Hi, thank you for your response! I will look into the Fourier components as we did study it in our Engineering Mathematics class but unfortunately we didn't go over any specific applications of the Fourier Transform, only how to set up the math behind it. Is there a good textbook or resource you would recommend for Fourier circuit applications like this one?

Thanks!
 

MrAl

Joined Jun 17, 2014
11,389
Hi, thank you for your response! I will look into the Fourier components as we did study it in our Engineering Mathematics class but unfortunately we didn't go over any specific applications of the Fourier Transform, only how to set up the math behind it. Is there a good textbook or resource you would recommend for Fourier circuit applications like this one?

Thanks!
Ok but remember this is a little different than what you were originally asking about.

There is so much on line available i am not sure it is worth buying a book just for this, but if you like you can look on Amazon as they have a lot of books on Fourier Analysis with prices that range from low to fairly high.

A good place to start is to analyze a particular continuous wave shape finding many of the frequency components. Then, try to reconstruct the approximate wave with the Inverse Fourier Transform.

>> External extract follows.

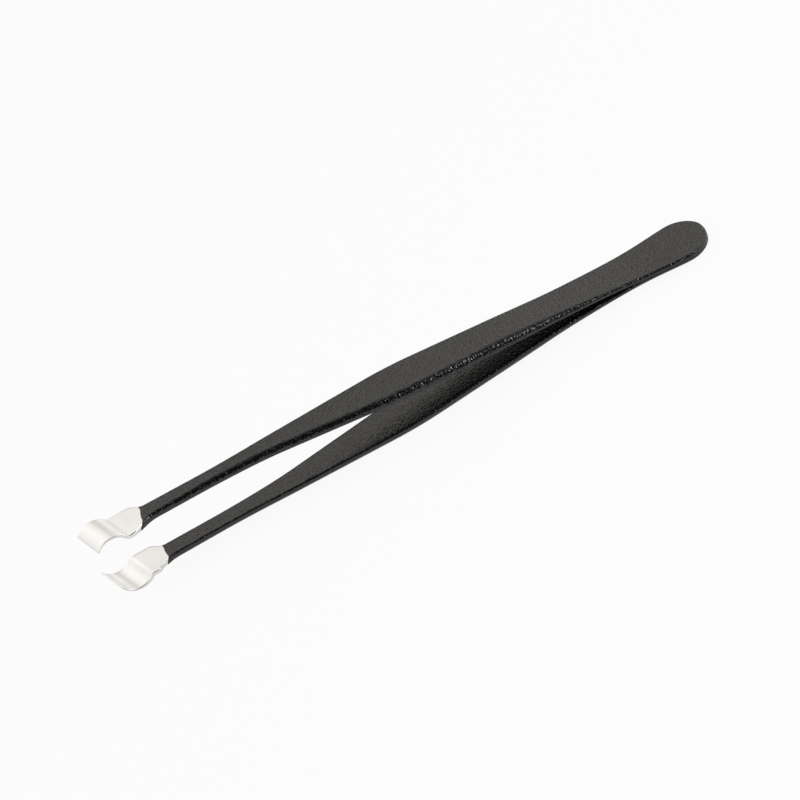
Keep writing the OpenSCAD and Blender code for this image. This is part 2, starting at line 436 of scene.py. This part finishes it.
film_points, film_faces, first = [], [], 0
for arm in ARMS.values():
    for skin, step in ((coat_t, COAT_OUTER_STEP), (0.0, COAT_INSIDE_STEP)):
        ring_points, stations = coat_rings(arm, skin, step)
        flip = (arm.side > 0) == (skin > 0)
        film_faces += tube(ring_points, first, flip, merged(stations, skin), cap_end=False)
        film_points.append(laid(ring_points).reshape(-1, 3))
        first += len(ring_points) * RING
film_points = np.concatenate(film_points)

everything = np.concatenate([film_points] + [p.reshape(-1, 3) for p in steel_points.values()])
low, high = everything.min(0), everything.max(0)
REST_SHIFT = np.array([-(low[0] + high[0]) / 2, 0.0, -low[2]])

steel_arms = []
for label, arm in ARMS.items():
    points = steel_points[label] + REST_SHIFT
    faces = tube(points, 0, arm.side > 0)
    piece = new_piece(label + "_steel_arm", points.reshape(-1, 3), faces)
    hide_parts(label + "_arm")
    steel_arms.append(piece)

film = new_piece("coating_film", film_points + REST_SHIFT, film_faces)
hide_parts("coating")

# ---------------------------------------------------------------- materials
NOISE_RANGE = (0.3, 0.7)  # where nearly all of a noise texture's values lie

COAT_COLOURS = (0.0010, 0.0010, 0.0008), (0.0022, 0.0020, 0.0017)
COAT_ROUGHNESS = (0.2, 0.3)
COAT_SPECULAR = 0.72
GRAIN_DEPTH, FINE_GRAIN_DEPTH = 0.00014, 0.00002  # metres

STEEL_COLOURS = (0.885, 0.88, 0.87), (0.925, 0.92, 0.91)
STEEL_ROUGHNESS = (0.3, 0.38)
SCRATCH_STRETCH = (0.35, 6.0, 0.35)  # long along the arm and narrow across it
SCRATCH_DEPTH, SATIN_DEPTH = 0.000004, 0.000003  # metres


def material(name):
    made = bpy.data.materials.new(name)
    made.use_nodes = True
    tree = made.node_tree
    shader = tree.nodes["Principled BSDF"]
    coords = tree.nodes.new("ShaderNodeTexCoord")
    return made, tree, shader, coords.outputs["Object"]


def noise(tree, coords, scale, detail, roughness, stretch=None):
    source = coords
    if stretch is not None:
        mapping = tree.nodes.new("ShaderNodeMapping")
        mapping.inputs["Scale"].default_value = stretch
        tree.links.new(coords, mapping.inputs["Vector"])
        source = mapping.outputs["Vector"]
    node = tree.nodes.new("ShaderNodeTexNoise")
    node.inputs["Scale"].default_value = scale
    node.inputs["Detail"].default_value = detail
    node.inputs["Roughness"].default_value = roughness
    tree.links.new(source, node.inputs["Vector"])
    return node.outputs["Fac"]


def remap(tree, value, from_low, from_high, to_low, to_high, kind="LINEAR"):
    node = tree.nodes.new("ShaderNodeMapRange")
    node.interpolation_type = kind
    node.inputs["From Min"].default_value = from_low
    node.inputs["From Max"].default_value = from_high
    node.inputs["To Min"].default_value = to_low
    node.inputs["To Max"].default_value = to_high
    tree.links.new(value, node.inputs["Value"])
    return node.outputs["Result"]


def ramp(tree, value, start, end, to_low=0, to_high=1):
    """Runs smoothly from one value to another, as the input goes from start to end."""
    return remap(tree, value, start, end, to_low, to_high, "SMOOTHSTEP")


def maths(tree, operation, first, second=None):
    node = tree.nodes.new("ShaderNodeMath")
    node.operation = operation
    tree.links.new(first, node.inputs[0])
    if second is not None:
        tree.links.new(second, node.inputs[1])
    return node.outputs["Value"]


def mix_colour(tree, factor, dark, light):
    node = tree.nodes.new("ShaderNodeMix")
    node.data_type = "RGBA"
    node.inputs["A"].default_value = (*dark, 1)
    node.inputs["B"].default_value = (*light, 1)
    tree.links.new(factor, node.inputs["Factor"])
    return node.outputs["Result"]


def bump(tree, height, distance, strength, below=None):
    node = tree.nodes.new("ShaderNodeBump")
    node.inputs["Distance"].default_value = distance
    node.inputs["Strength"].default_value = strength
    tree.links.new(height, node.inputs["Height"])
    if below is not None:
        tree.links.new(below, node.inputs["Normal"])
    return node.outputs["Normal"]


def blotched(tree, blotch, colours):
    return mix_colour(tree, remap(tree, blotch, *NOISE_RANGE, 0, 1), *colours)


def black_coating():
    made, tree, shader, coords = material("black_coating")
    blotch = noise(tree, coords, 90, 3, 0.5)
    grain = noise(tree, coords, 2100, 1, 0.5)
    fine = noise(tree, coords, 3400, 1, 0.5)
    rough = remap(tree, grain, *NOISE_RANGE, *COAT_ROUGHNESS)
    coarse = bump(tree, grain, GRAIN_DEPTH, 1.0)
    normal = bump(tree, fine, FINE_GRAIN_DEPTH, 1.0, coarse)
    tree.links.new(blotched(tree, blotch, COAT_COLOURS), shader.inputs["Base Color"])
    tree.links.new(rough, shader.inputs["Roughness"])
    tree.links.new(normal, shader.inputs["Normal"])
    shader.inputs["Specular IOR Level"].default_value = COAT_SPECULAR
    return made


def bare_steel():
    made, tree, shader, coords = material("bare_steel")
    blotch = noise(tree, coords, 260, 2, 0.5)
    satin = noise(tree, coords, 5200, 2, 0.6)
    lines = noise(tree, coords, 900, 2, 0.6, SCRATCH_STRETCH)
    rough = remap(tree, satin, *NOISE_RANGE, *STEEL_ROUGHNESS)
    scratches = bump(tree, lines, SCRATCH_DEPTH, 0.5)
    normal = bump(tree, satin, SATIN_DEPTH, 0.5, scratches)
    tree.links.new(blotched(tree, blotch, STEEL_COLOURS), shader.inputs["Base Color"])
    tree.links.new(rough, shader.inputs["Roughness"])
    tree.links.new(normal, shader.inputs["Normal"])
    shader.inputs["Metallic"].default_value = 1.0
    return made


def give(piece, made):
    piece.data.materials.clear()
    piece.data.materials.append(made)


steel_material, coat_material = bare_steel(), black_coating()
for piece in steel_arms:
    give(piece, steel_material)
give(film, coat_material)

# ---------------------------------------------------------------- floor, light and camera
FLOOR_REACH, FLOOR_DROP = 3.0, 0.00002  # metres
FLOOR_GREY = 0.9
FLOOR_SEEN, FLOOR_SHINE = 0.92, 0.45  # share of plain white seen directly and in reflections

OPEN_LEVEL, FRONT_LEVEL = 1.12, 0.02  # the studio's open back and its darkest front
LOW_BACK_SHARE, SIDE_SHARE = 0.2, 0.9
COOL, WARM = (0.98, 1, 0.985), (1, 0.975, 0.94)

# found by fitting the arms' outlines to the photograph; eye is in millimetres
EYE = (-25.739, -475.412, 379.034)
FORWARD = (0.041384, 0.784617, -0.618598)
LEVEL_RIGHT = (0.996447, -0.077867, -0.032103)
LEVEL_DOWN = (-0.073357, -0.615072, -0.785051)
ROLL = math.radians(27.7)
FOCAL_PX, PHOTO_PX, SENSOR = 3500, 800, 36


def floor():
    mesh = bpy.data.meshes.new("floor")
    r = FLOOR_REACH
    corners = [(-r, -r, 0), (r, -r, 0), (r, r, 0), (-r, r, 0)]
    mesh.from_pydata(corners, [], [(0, 1, 2, 3)])
    piece = bpy.data.objects.new("floor", mesh)
    piece.location.z = -FLOOR_DROP
    bpy.context.scene.collection.objects.link(piece)
    made = bpy.data.materials.new("floor")
    made.use_nodes = True
    tree = made.node_tree
    shader = tree.nodes["Principled BSDF"]
    shader.inputs["Base Color"].default_value = (FLOOR_GREY, FLOOR_GREY, FLOOR_GREY, 1)
    shader.inputs["Roughness"].default_value = 0.9
    shader.inputs["Specular IOR Level"].default_value = 0.0
    glow = tree.nodes.new("ShaderNodeEmission")
    glow.inputs["Strength"].default_value = 1.0
    path = tree.nodes.new("ShaderNodeLightPath")
    seen = remap(tree, path.outputs["Is Camera Ray"], 0, 1, 0, FLOOR_SEEN)
    shine = remap(tree, path.outputs["Is Glossy Ray"], 0, 1, 0, FLOOR_SHINE)
    mix = tree.nodes.new("ShaderNodeMixShader")
    tree.links.new(maths(tree, "MAXIMUM", seen, shine), mix.inputs["Fac"])
    tree.links.new(shader.outputs["BSDF"], mix.inputs[1])
    tree.links.new(glow.outputs["Emission"], mix.inputs[2])
    tree.links.new(mix.outputs["Shader"], tree.nodes["Material Output"].inputs["Surface"])
    mesh.materials.append(made)


def studio_level(tree, x, y, z):
    """Light from each direction: open behind, darker in front, low behind and at the sides."""
    aside = maths(tree, "ABSOLUTE", x)
    middle = ramp(tree, aside, 0.75, 0.5)
    front = maths(tree, "MULTIPLY", middle, remap(tree, y, 0.62, -0.35, 0, 1))
    low = maths(tree, "MULTIPLY", ramp(tree, aside, 0.4, 0.15), ramp(tree, z, 0.72, 0.34))
    low = maths(tree, "MULTIPLY", low, ramp(tree, y, 0.0, 0.3))
    level = remap(tree, front, 0, 1, OPEN_LEVEL, FRONT_LEVEL)
    level = maths(tree, "MULTIPLY", level, remap(tree, low, 0, 1, 1, LOW_BACK_SHARE))
    return maths(tree, "MULTIPLY", level, ramp(tree, aside, 0.35, 0.65, 1, SIDE_SHARE))


def world():
    """White behind the object, and a studio that is darker on the photographer's side."""
    made = bpy.data.worlds.new("studio")
    bpy.context.scene.world = made
    made.use_nodes = True
    tree = made.node_tree
    coords = tree.nodes.new("ShaderNodeTexCoord")
    split = tree.nodes.new("ShaderNodeSeparateXYZ")
    tree.links.new(coords.outputs["Generated"], split.inputs["Vector"])
    x, y, z = (split.outputs[axis] for axis in "XYZ")
    studio = tree.nodes["Background"]
    tree.links.new(studio_level(tree, x, y, z), studio.inputs["Strength"])
    tint = mix_colour(tree, ramp(tree, y, 0.2, 0.6), COOL, WARM)
    tree.links.new(tint, studio.inputs["Color"])
    seen = tree.nodes.new("ShaderNodeBackground")
    seen.inputs["Strength"].default_value = 1.0
    seen.inputs["Color"].default_value = (1, 1, 1, 1)
    path = tree.nodes.new("ShaderNodeLightPath")
    mix = tree.nodes.new("ShaderNodeMixShader")
    tree.links.new(path.outputs["Is Camera Ray"], mix.inputs["Fac"])
    tree.links.new(studio.outputs["Background"], mix.inputs[1])
    tree.links.new(seen.outputs["Background"], mix.inputs[2])
    tree.links.new(mix.outputs["Shader"], tree.nodes["World Output"].inputs["Surface"])


def softbox(name, place_at, aim, width, height, power):
    light = bpy.data.lights.new(name, "AREA")
    light.shape = "RECTANGLE"
    light.size, light.size_y = width, height
    light.energy = power
    lamp = bpy.data.objects.new(name, light)
    lamp.location = place_at
    direction = Vector(aim) - Vector(place_at)
    lamp.rotation_euler = direction.to_track_quat("-Z", "Y").to_euler()
    bpy.context.scene.collection.objects.link(lamp)


def camera():
    """A long lens, looking down on the near side with the camera rolled as in the photograph."""
    forward, eye = Vector(FORWARD), Vector(EYE) * MM
    level_right, level_down = Vector(LEVEL_RIGHT), Vector(LEVEL_DOWN)
    right = math.cos(ROLL) * level_right + math.sin(ROLL) * level_down
    down = -math.sin(ROLL) * level_right + math.cos(ROLL) * level_down
    lens = bpy.data.cameras.new("camera")
    lens.sensor_width = SENSOR
    lens.lens = FOCAL_PX * SENSOR / PHOTO_PX
    lens.clip_start, lens.clip_end = 0.01, 20
    made = bpy.data.objects.new("camera", lens)
    turn = Matrix((right, -down, -forward)).transposed()
    made.matrix_world = Matrix.Translation(eye) @ turn.to_4x4()
    bpy.context.scene.collection.objects.link(made)
    bpy.context.scene.camera = made


floor()
world()
softbox("back_left", (-0.25, 0.42, 0.32), (-0.04, 0, 0), 0.5, 0.4, 0.08)
softbox("front_right", (0.23, -0.25, 0.25), (0.03, 0, 0), 0.08, 0.08, 0.4)
camera()
bpy.context.scene.view_settings.view_transform = "Standard"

You can even make up your own examples starting with a square wave as that's the simplest because the function is a constant over part of the time, then another constant over the rest of the time.
What you can do is first do a Fourier Analysis obtaining a set of some of the frequency components, then use the Inverse Fourier to reconstruct the original wave. If you dont get the original wave (minus some squiggly artifacts) then you know you either did the Fourier wrong or the Inverse Fourier wrong. This kind of exercise is really great and if you do several different waveforms like square, triangle, sawtooth, you get really good at it.